Spamming and Swindling with E-Books

Spammers and plagiarists target e-books (Kindle, etc.)

Mike Essex, a Search Specialist at UK digital marketing agency Impact Media, believes that ebooks are the next frontier for content farmers and is already noticing an increasing number of spam e-books hitting ebookstores like the Kindle Store. He originally wrote about his discovery on the Impact Media blog.

Amazon does not care.

Many ebook vendors don’t check copyright on works that are submitted, and Essex noticed that people are stealing content from the web, quickly creating ebooks about the same topics from multiple angles in order to target different keyword variants, and publishing them—some Kindle authors have “written” thousands of books in a single year. The Amazon.com domain name gives these books an added boost in search results; royalty payouts are high even when a book is priced at $0.99, and reviews aren’t a surefire solution to combating the problem.
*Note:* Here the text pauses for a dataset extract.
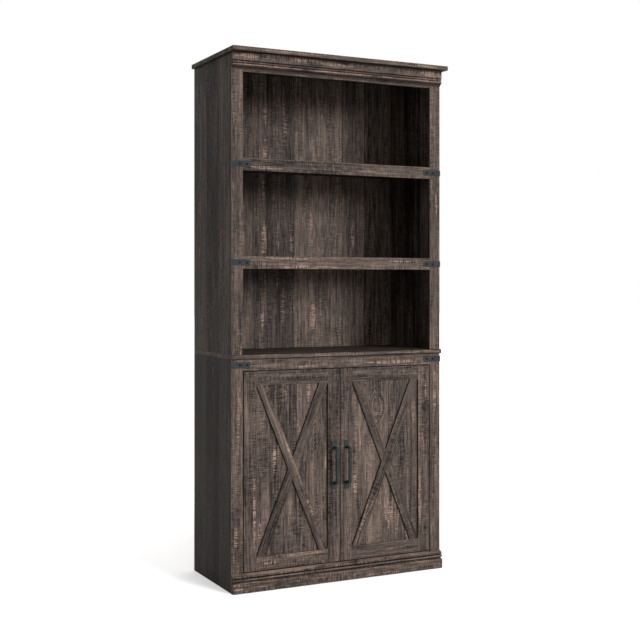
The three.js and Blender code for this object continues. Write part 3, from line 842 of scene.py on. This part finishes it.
# A copy of a bored CAD panel with its doubles merged and its edges eased by a bevel.
def boredPanel(node, axis, material, slot, planked=False):
    piece = bpy.data.objects.new(node + "_oak", frame["nodes"][node].data.copy())
    piece.data.materials.clear()
    bpy.context.scene.collection.objects.link(piece)
    bpy.context.view_layer.objects.active = piece
    weld = piece.modifiers.new("weld", "WELD")
    weld.merge_threshold = 0.01 * mm
    with bpy.context.temp_override(object=piece, active_object=piece, selected_objects=[piece]):
        bpy.ops.object.modifier_apply(modifier="weld")
    mesh = piece.data
    mesh.shade_flat()
    points = np.zeros(len(mesh.vertices) * 3)
    mesh.vertices.foreach_get("co", points)
    points = points.reshape(-1, 3)
    normals = np.zeros(len(mesh.loops) * 3)
    mesh.corner_normals.foreach_get("vector", normals)
    # painted shade on the sideways faces
    sideways = paintedEdgeShade(node) * (np.abs(normals.reshape(-1, 3)[:, 1]) < 0.5)
    storeGrain(piece, grainCoordinates(points, axis, 0.0, planked), np.zeros(len(points)), sideways, "CORNER")
    bevel = piece.modifiers.new("easedEdges", "BEVEL")
    bevel.width = panels["boredEase"]
    bevel.segments = 2
    bevel.limit_method = "ANGLE"
    bevel.angle_limit = math.radians(50)
    return finishPiece(piece, material, slot, bodyOf(node), node)


boredPanel("lower_side_left", "z", cabinetSideOakShaded, "side_wood", planked=True)
boredPanel("lower_side_right", "z", cabinetSideOakShaded, "side_wood", planked=True)
print("carcass made")


doors = {"ease": 0.8 * mm, "braceWidth": 30 * mm}


# A diagonal strip, from the corners of its CAD node's outline in the plane of x and z.
def brace(node, lean):
    mesh = frame["nodes"][node].data
    points = np.zeros(len(mesh.vertices) * 3)
    mesh.vertices.foreach_get("co", points)
    points = np.unique(points.reshape(-1, 3).round(6), axis=0)
    front = points[points[:, 1] < points[:, 1].mean()][:, [2, 0]]
    middle = front.mean(0)
    around = np.argsort(np.arctan2(*(front - middle).T))
    low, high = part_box(node)
    surface = easedPrism(front[around], "y", low.y, high.y, doors["ease"])
    woodPiece(node, surface, "z", frontOak, "front_wood", lean)


def door(side):
    for part in ("door_hinge_stile", "door_meeting_stile"):
        board(f"{part}_{side}", "z", frontOak)
    for part in ("door_top_rail", "door_bottom_rail"):
        board(f"{part}_{side}", "x", railOak)
    boredPanel(f"door_panel_{side}", "z", doorOak, "front_wood", planked=True)
    low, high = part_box(f"door_brace_{side}")
    slope = math.atan2(high.x - low.x - doors["braceWidth"], high.z - low.z)
    lean = -slope if side == "left" else slope
    brace(f"door_brace_{side}", lean)
    brace(f"door_brace_upper_half_{side}", -lean)
    brace(f"door_brace_lower_half_{side}", -lean)


for side in ("left", "right"):
    door(side)
print("doors made")


pull = {
    "padLength": 28 * mm, "padThickness": 3 * mm, "padWidth": 20 * mm,
    "padRound": 3.5 * mm, "padEase": 1.2 * mm,
    "barWidth": 11 * mm, "barThickness": 8 * mm, "barRound": 2.2 * mm,
    "bend": 12 * mm, "sink": 1 * mm,  # how far the bar's ends go into the pads
}


# Pull: a bar carried out of one pad, round a bend, along the door, round a bend and into the other pad.
def pullHandle(side):
    node = f"handle_{side}"
    low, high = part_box(node)
    middle = (low + high) / 2
    half, p = (high.z - low.z) / 2, pull
    bend = p["bend"] - p["barThickness"] / 2
    legZ = half - p["padLength"] + p["barThickness"] / 2
    barY = low.y + p["barThickness"] / 2
    foot = high.y - p["padThickness"] + p["sink"]
    path = [(foot, legZ), *arcPoints(barY + bend, legZ - bend, bend, 90, 180, 12),
            *arcPoints(barY + bend, bend - legZ, bend, 180, 270, 12), (foot, -legZ)]
    path = np.array(path) + [0, middle.z]
    w, t = p["barWidth"] / 2, p["barThickness"] / 2
    section = {"corners": [(-w, -t), (w, -t), (w, t), (-w, t)], "radius": p["barRound"], "steps": 4}
    bar = carried(path, section, middle.x)
    pads = []
    for end in (-1, 1):
        z0, z1 = sorted((middle.z + end * half, middle.z + end * (half - p["padLength"])))
        x0, x1 = middle.x - p["padWidth"] / 2, middle.x + p["padWidth"] / 2
        corners = [(z0, x0), (z1, x0), (z1, x1), (z0, x1)]
        padFront = high.y - p["padThickness"]
        pads.append(easedPrism(corners, "y", padFront, high.y, p["padRound"], p["padEase"], 4))
    names = [f"pull_bar_{side}", f"pull_pad_bottom_{side}", f"pull_pad_top_{side}"]
    for name, surface in zip(names, [bar, *pads]):
        finishPiece(makeMesh(name, surface), blackIron, "black_iron", f"door_{side}", node)


strap = {"ease": 0.45 * mm, "thickness": 1.5 * mm, "screws": (30 * mm, 55.5 * mm)}
screw = {
    "radius": 4.1 * mm, "height": 1.1 * mm, "recess": 1.3 * mm,
    "recessRim": 0.93, "recessFloor": 0.35,  # shares of the height
}


# Low domed screw head along one axis, with a dimple in the middle. It rises up the axis where flip is 1 and
# down it where flip is -1.
def screwHead(name, x, y, z, body, material, slot, axis="y", flip=-1):
    r, h, d = screw["radius"], screw["height"] * flip, screw["recess"]
    t = np.linspace(0, 1, 7)
    dome = [(r * math.cos(a), h * math.sin(a)) for a in t * math.pi / 2 if math.cos(a) > d / r]
    profile = [(0, 0), (r, 0), *dome[1:], (d, screw["recessRim"] * h), (0, screw["recessFloor"] * h)]
    if flip < 0:
        profile = profile[::-1]
    finishPiece(makeMesh(name, turned(profile, axis, (x, y, z), steps=28)), material, slot, body)


def cornerStrap(rail, side):
    node = f"strap_{rail}_{side}"
    low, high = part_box(node)
    sign = -1 if side == "left" else 1
    outer, inner = (low.x, high.x) if sign < 0 else (high.x, low.x)
    t = strap["thickness"]
    corners = [(inner, low.y + t), (inner, low.y), (outer, low.y), (outer, high.y),
               (outer - sign * t, high.y), (outer - sign * t, low.y + t)]
    surface = easedPrism(corners, "z", low.z, high.z, strap["ease"])
    finishPiece(makeMesh(node + "_iron", surface), blackIron, "black_iron", "carcass", node)
    for number, along in enumerate(strap["screws"], 1):
        x = outer - sign * (along + t)
        z = (low.z + high.z) / 2
        screwHead(f"{node}_screw_{number}", x, low.y, z, "carcass", darkScrew, "black_iron")


for side in ("left", "right"):
    pullHandle(side)
    for rail in ("shelf_1", "shelf_2", "door_rail"):
        cornerStrap(rail, side)

hinge = {
    "neck": 17.2 * mm, "flange": 1.2 * mm, "wall": 1 * mm, "cupEase": 0.35 * mm, "cupFloor": 3 * mm,
    "armThickness": 4 * mm, "shank": 6.5 * mm, "plate": 2 * mm, "armRound": 0.7 * mm, "armEase": 0.42 * mm,
    "screws": (0.28, 0.8),  # shares of the plate's length
    "pinEase": 0.6 * mm,
}


# Hinge cup: an open cup with a flange, turned about y, its mouth towards the cabinet.
def hingeCup(node, body):
    low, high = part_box(node)
    middle = (low + high) / 2
    rim, depth, e = (high.x - low.x) / 2, high.y - low.y, hinge["cupEase"]
    neck, floor = hinge["neck"], hinge["cupFloor"]
    under, inner = depth - hinge["flange"], neck - hinge["wall"]
    profile = [
        (0, 0), *arcPoints(neck - e, e, e, -90, 0, 3), (neck, under),
        *arcPoints(rim - e, under + e, e, -90, 0, 3), *arcPoints(rim - e, depth - e, e, 0, 90, 3),
        *arcPoints(inner + e, depth - e, e, 90, 180, 3),
        *arcPoints(inner - floor, hinge["wall"] + floor, floor, 0, -90, 6), (0, hinge["wall"]),
    ]
    surface = turned(profile, "y", (middle.x, low.y, middle.z), steps=64)
    finishPiece(makeMesh(node + "_steel", surface), zinc, "hinge_steel", body, node)


# Hinge arm: a plate on the post, a shank and the arm that reaches over the cup, as a plan run upwards.
def hingeArm(node, side):
    low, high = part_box(node)
    post, tip = (high.x, low.x) if side > 0 else (low.x, high.x)
    face = post - side * hinge["plate"]
    root = face - side * hinge["armThickness"]
    armRear = low.y + hinge["armThickness"]
    shankRear = armRear + hinge["shank"]
    corners = [(post, low.y), (tip, low.y), (tip, armRear), (root, armRear),
               (root, shankRear), (face, shankRear), (face, high.y), (post, high.y)]
    surface = easedPrism(corners, "z", low.z, high.z, hinge["armRound"], hinge["armEase"])
    finishPiece(makeMesh(node + "_steel", surface), zinc, "hinge_steel", "carcass", node)
    for number, share in enumerate(hinge["screws"], 1):
        y = shankRear + share * (high.y - shankRear)
        z = (low.z + high.z) / 2
        screwHead(f"{node}_screw_{number}", face, y, z, "carcass", zinc, "hinge_steel", "x", -side)


# Shelf pin: a plain rod along x with eased ends.
def shelfPin(node):
    low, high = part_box(node)
    middle = (low + high) / 2
    radius, length, e = (high.z - low.z) / 2, high.x - low.x, hinge["pinEase"]
    profile = [
        (0, 0), *arcPoints(radius - e, e, e, -90, 0, 4),
        *arcPoints(radius - e, length - e, e, 0, 90, 4), (0, length),
    ]
    surface = turned(profile, "x", (low.x, middle.y, middle.z), steps=32)
    finishPiece(makeMesh(node + "_steel", surface), zinc, "hinge_steel", "carcass", node)


for side, word in ((-1, "left"), (1, "right")):
    for end in ("top", "bottom"):
        hingeCup(f"hinge_cup_{end}_{word}", f"door_{word}")
        hingeArm(f"hinge_arm_{end}_{word}", side)
    for row in ("front", "rear"):
        shelfPin(f"shelf_pin_{row}_{word}")
print("iron and steel made")


studio = {
    "floorSize": 60.0,
    "floor": (0.80, 0.80, 0.80, 1.0),
    # strength, softness in degrees, then where the light stands: degrees right of the front, degrees up
    "key": (5.7, 22.0, 22.0, 14.0),
    "fill": (1.7, 70.0, -38.0, 4.0),
    "top": (1.0, 60.0, 0.0, 90.0),
}
view = {
    "place": (-1.8358, -3.6582, 1.0216),
    "turn": -26.64,  # degrees, to the right where it is below zero
    "lens": 64.48,
    "shiftY": -0.0568,
}


def studioFloor():
    h = studio["floorSize"] / 2
    points = np.array([(-h, -h, 0), (h, -h, 0), (h, h, 0), (-h, h, 0)])
    floor = makeMesh("studio_floor", {"points": points, "faces": [[0, 1, 2, 3]]})
    g = Graph("floor_white")
    g.shader.inputs["Base Color"].default_value = studio["floor"]
    g.shader.inputs["Roughness"].default_value = 0.9
    g.shader.inputs["Specular IOR Level"].default_value = 0.1
    floor.data.materials.append(g.material)


def studioWorld():
    world = bpy.data.worlds.new("studio")
    world.use_nodes = True
    world.node_tree.nodes["Background"].inputs["Color"].default_value = (1.0, 1.0, 1.0, 1.0)
    bpy.context.scene.world = world


def studioLight(name):
    strength, softness, azimuth, elevation = studio[name]
    lamp = bpy.data.lights.new(name, "SUN")
    lamp.energy = strength
    lamp.angle = math.radians(softness)
    light = bpy.data.objects.new(name, lamp)
    bpy.context.scene.collection.objects.link(light)
    light.rotation_euler = (math.radians(90 - elevation), 0, math.radians(azimuth))


def studioCamera():
    camera = bpy.data.objects.new("camera", bpy.data.cameras.new("camera"))
    bpy.context.scene.collection.objects.link(camera)
    camera.location = view["place"]
    camera.rotation_euler = (math.pi / 2, 0, math.radians(view["turn"]))
    camera.data.lens = view["lens"]
    camera.data.shift_y = view["shiftY"]
    bpy.context.scene.camera = camera


studioFloor()
studioWorld()
for name in ("key", "fill", "top"):
    studioLight(name)
studioCamera()
bpy.context.scene.view_settings.view_transform = "Standard"
print("studio set")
More information at Making Light.

Bad writers, yes. One man’s trash is another man’s pit of voles. But one of the advantages of e-book/Kindle store/et al that we keep hearing from the e-book enthusiasts is that it bypasses the gatekeepers.

“Stolen content and scammers” is another area, and there isn’t any pressure on Amazon to stop ‘em, since they get their cut regardless. Adding acquiring editors would add time and expense, and keep the struggling geniuses whose works no one understand from ever getting published at all.

Ain’t it wonderful? This is what happens when you “bypass the gatekeepers” (all those grumpy editors).